Supplier relationship management

What is supplier relationship management?

Supplier relationship management is a process that involves the selection, contracting, procurement process and active evaluation of a company’s suppliers. The objective is to ensure that suppliers meet agreed quality, cost and lead time standards, as well as to improve collaboration to optimise operations.

How can cooperation with suppliers be optimised?

Clear and transparent communication is essential to optimise collaboration with suppliers. Defining mutual expectations and goals from the outset helps to align objectives. Implementing efficient supply chain management systems, sharing relevant information and providing constructive feedback all contribute to effective collaboration. Establishing performance measures and conducting regular supplier evaluations also helps to identify areas for improvement and strengthen long-term relationships.

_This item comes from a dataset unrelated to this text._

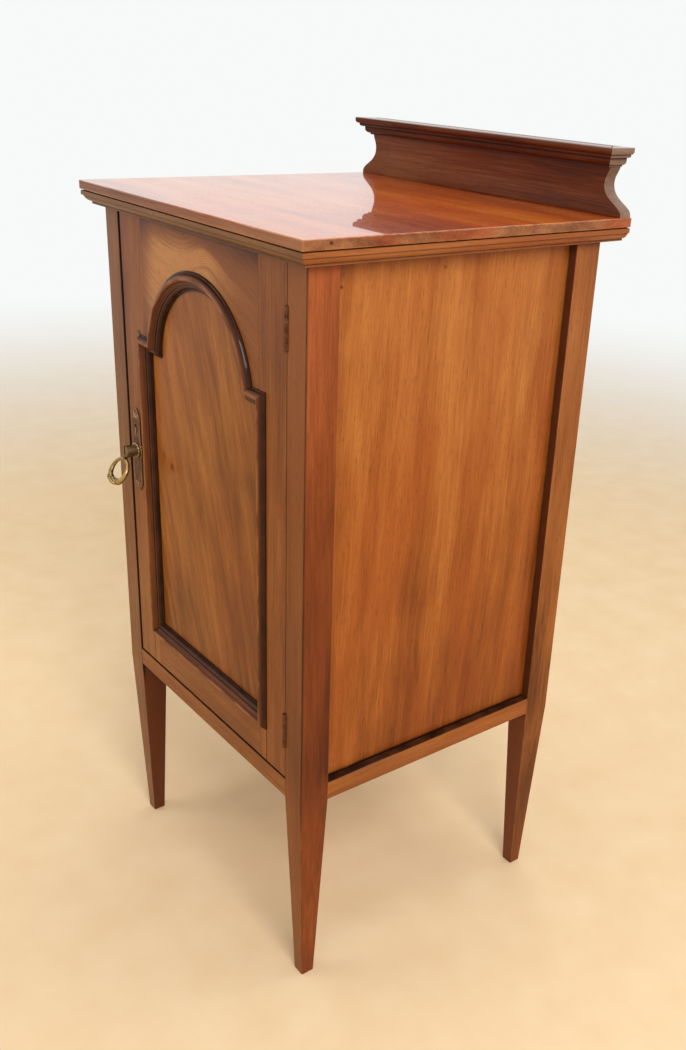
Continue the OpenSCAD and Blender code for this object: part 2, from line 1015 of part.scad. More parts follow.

What are the keys to negotiating with suppliers?

Negotiating effectively with suppliers depends on a number of factors. Firstly, research and understand the market to obtain information on prices and conditions in order to set standards. Clearly define the objectives and limits of the negotiation, and seek solutions that benefit both parties.

What is the role of EOQ in supplier management?

EOQ (Economic Order Quantity) helps determine the optimal quantity of products a company should order from its supplier to minimise total inventory and ordering costs. EOQ provides an analytical basis for making informed decisions on how to source from suppliers in a cost-effective and efficient manner.